Ein weiteres Gefäss bilden die Austausch-Treffen im Rahmen der «Women in Rail»-Vereinbarung. Seit dem Abschluss des europaweit gültigen Abkommens 2021 treffen sich die Gleichstellungsbeauftragten von SEV, SBB und BLS regelmässig, um Massnahmen zur Erhöhung des Frauenanteils im Bahnsektor zu besprechen und Synergien zu nutzen. Sibylle Lustenberger betont den Nutzen der Vereinbarung: «Die Erhöhung des Frauenanteils kann nur durch eine effektive Gleichstellungspolitik der Unternehmen erreicht werden; deshalb ist die Mitsprache und Mitarbeit der SEV-Frauen zentral.» Allerdings bleibt bei der Umsetzung der «Women in Rail»-Vereinbarung noch einiges zu tun.

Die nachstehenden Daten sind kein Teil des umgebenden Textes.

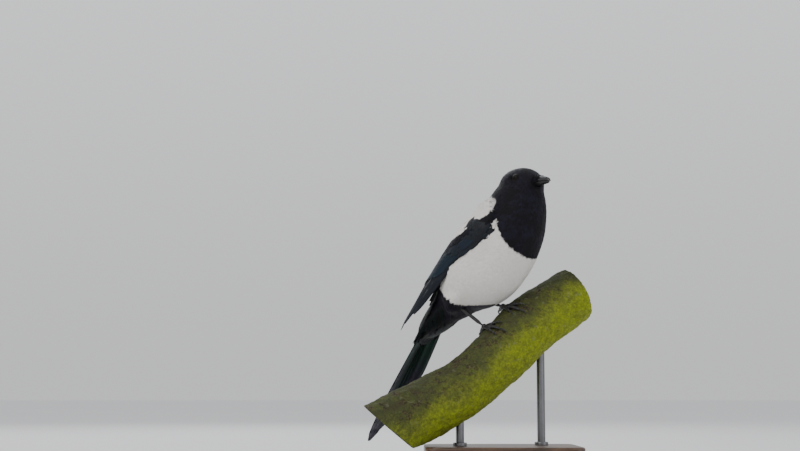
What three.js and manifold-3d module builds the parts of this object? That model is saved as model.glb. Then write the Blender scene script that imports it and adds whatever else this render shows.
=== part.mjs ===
// A Eurasian magpie perched on a sloping length of branch, held over a flat base by two rods.
// Life size, in millimetres, +Z up, origin at the centre of the underside of the base.
// The viewer stands at -Y: the bird faces +X and is turned part of the way towards the viewer.
import * as THREE from "three";
import { mergeVertices } from "three/addons/utils/BufferGeometryUtils.js";
import Module from "manifold-3d";

const wasm = await Module();
wasm.setup();

const GAP = 0.3; // clearance left between neighbouring pieces
const TURN = Math.PI * 2;
const radians = THREE.MathUtils.degToRad;
const mix = THREE.MathUtils.lerp;
const clamp = THREE.MathUtils.clamp;
const ease = THREE.MathUtils.smoothstep;

// Driving dimensions of the stand and the perch
const BASE = { long: 190, deep: 140, thick: 28, corner: 14, bevel: 3 };
const ROD = { radius: 5, sides: 16 };
const ROD_PLACES = [
  { name: "stand_rod_low", x: -52, y: -15 },
  { name: "stand_rod_high", x: 50, y: 15 },
];
const PERCH_RADIUS = 36;
const PERCH_SWELL = 1.2; // how far the bark stands in and out of that radius
const PERCH_RECEDE = 0.3; // how far the branch runs back for each millimetre to the right

// Driving dimensions of the bird
const FEET_MIDDLE = new THREE.Vector3(-11.8, 0, 182); // between the feet, on the crest of the branch
const HEADING = radians(-35); // turned from +X towards the viewer
const TRUNK_PITCH = radians(53); // how steeply the trunk rises
const TRUNK_CENTRE = { forward: -5, up: 67 }; // from the middle of the feet
const TAIL = { length: 215, thick: 5, pitch: radians(56), turn: radians(6) };
const TAIL_BASE = { along: -76, dorsal: 27 };
const HEAD_CENTRE = new THREE.Vector3(47.5, 0, 165);
const HEAD_TURN = radians(-25); // to its right, further than the trunk
const HEAD_LIFT = radians(0);
const EYE = { radius: 5.8, forward: 11.5, side: 17.4, up: 5.2 };
const BILL = { start: 20, upper: 38, lower: 36, width: 6.4, ridge: 7.4, keel: 4.6, gape: -0.6 };
const TARSUS_RADIUS = 2.1;
const FOOT_TURN = radians(-24); // the toes lie across the branch

// The pieces' colours
const BLACK_FEATHER = new THREE.MeshStandardMaterial({ color: 0x0b0c12, roughness: 0.55, metalness: 0 });
const BLUE_FEATHER = new THREE.MeshStandardMaterial({ color: 0x10223a, roughness: 0.4, metalness: 0.1 });
const TAIL_FEATHER = new THREE.MeshStandardMaterial({ color: 0x0d1f1c, roughness: 0.4, metalness: 0.1 });
const WHITE_FEATHER = new THREE.MeshStandardMaterial({ color: 0xd9d6d0, roughness: 0.8, metalness: 0 });
const HORN = new THREE.MeshStandardMaterial({ color: 0x17181a, roughness: 0.4, metalness: 0 });
const EYE_BROWN = new THREE.MeshStandardMaterial({ color: 0x120a06, roughness: 0.1, metalness: 0 });
const BARK = new THREE.MeshStandardMaterial({ color: 0x6a7a1c, roughness: 0.9, metalness: 0 });
const WOOD = new THREE.MeshStandardMaterial({ color: 0x6b4a2e, roughness: 0.5, metalness: 0 });
const STEEL = new THREE.MeshStandardMaterial({ color: 0x2b2c2e, roughness: 0.4, metalness: 0.8 });

// A closed surface over a sphere's grid: place(t, angle) gives the point at a share t of the way
// from one pole to the other, at an angle round.
function dressed(sides, rings, place) {
  const made = new THREE.SphereGeometry(1, sides, rings);
  const { position, uv } = made.attributes;
  for (let i = 0; i < position.count; i += 1) {
    const t = Math.round((1 - uv.getY(i)) * rings) / rings;
    const angle = (Math.round(uv.getX(i) * sides) / sides) * TURN;
    const p = place(t, t === 0 || t === 1 ? 0 : angle);
    position.setXYZ(i, p.x, p.y, p.z);
  }
  return made;
}

// A three.js geometry as a solid, turned the right way out.
function solid(geometry) {
  const bare = geometry.index ? geometry.toNonIndexed() : geometry.clone();
  bare.deleteAttribute("normal");
  bare.deleteAttribute("uv");
  const merged = mergeVertices(bare, 1e-4);
  const corners = new Uint32Array(merged.index.array);
  const at = (n) => new THREE.Vector3().fromBufferAttribute(merged.attributes.position, corners[n]);
  let volume = 0;
  for (let n = 0; n < corners.length; n += 3) volume += at(n).dot(at(n + 1).cross(at(n + 2)));
  if (volume < 0) {
    for (let n = 0; n < corners.length; n += 3) {
      [corners[n + 1], corners[n + 2]] = [corners[n + 2], corners[n + 1]];
    }
  }
  return new wasm.Manifold(
    new wasm.Mesh({ numProp: 3, vertProperties: merged.attributes.position.array, triVerts: corners }),
  );
}

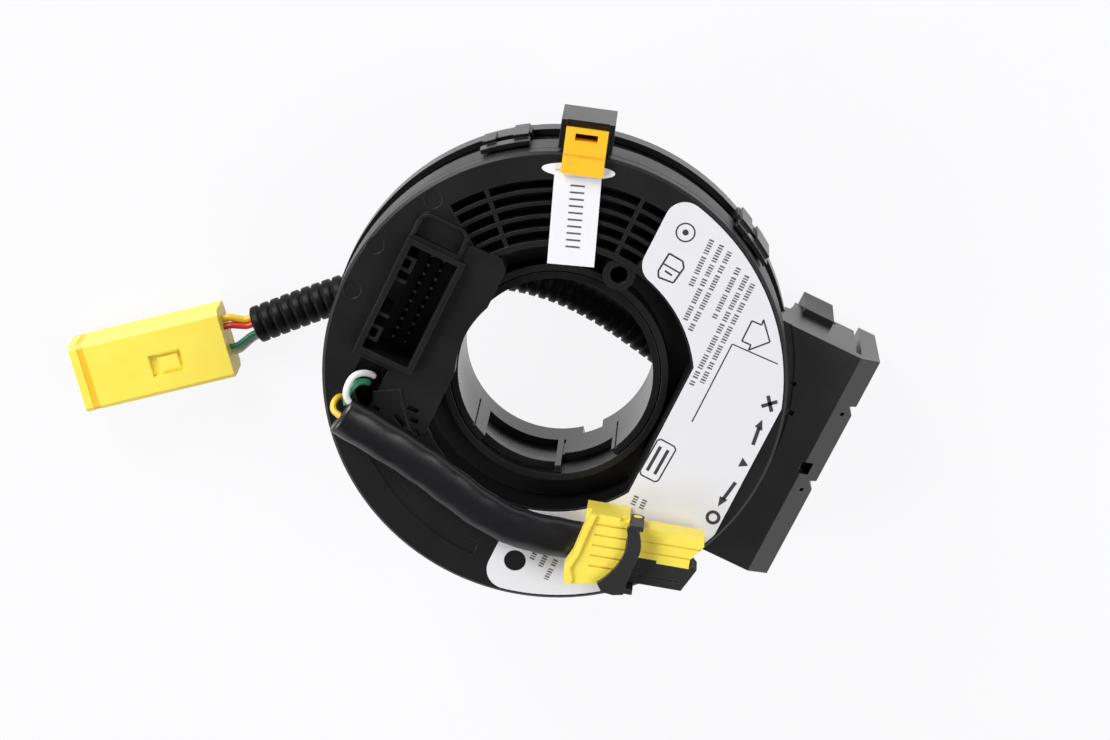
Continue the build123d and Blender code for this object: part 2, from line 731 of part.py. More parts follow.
# ---- Housing of the harness connectors ----
housing_top = skirt_bottom - housing_top_gap
slope_y = housing_far - housing_slope_y
slope_z = housing_top - housing_slope_z
apron_near = housing_far - apron_wall
slot_near = apron_near - apron_slot
harness_y = housing_near + harness_inset
harness_near = harness_y - harness_width / 2
harness_far = harness_y + harness_width / 2
sockets = {"a": (harness_a_left, harness_a_right), "b": (harness_b_left, harness_b_right)}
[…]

Appell für eine gerechte Zukunft

Sibylle Lustenberger und die SEV-Frauenkommission bleiben unermüdlich im Einsatz für die Rechte der Frauen. «Die Gewerkschaftsbewegung muss weiterhin entschlossen und solidarisch auftreten, um die Rechte der Frauen zu stärken und für eine gerechtere Zukunft zu kämpfen», folgert sie. Die Frauenkommission wird auch in den kommenden Jahren eine zentrale Rolle dabei spielen, die notwendigen Veränderungen in der Arbeitswelt durchzusetzen – nicht nur für die Rechte der Frauen, sondern für eine solidarische Gesellschaft insgesamt.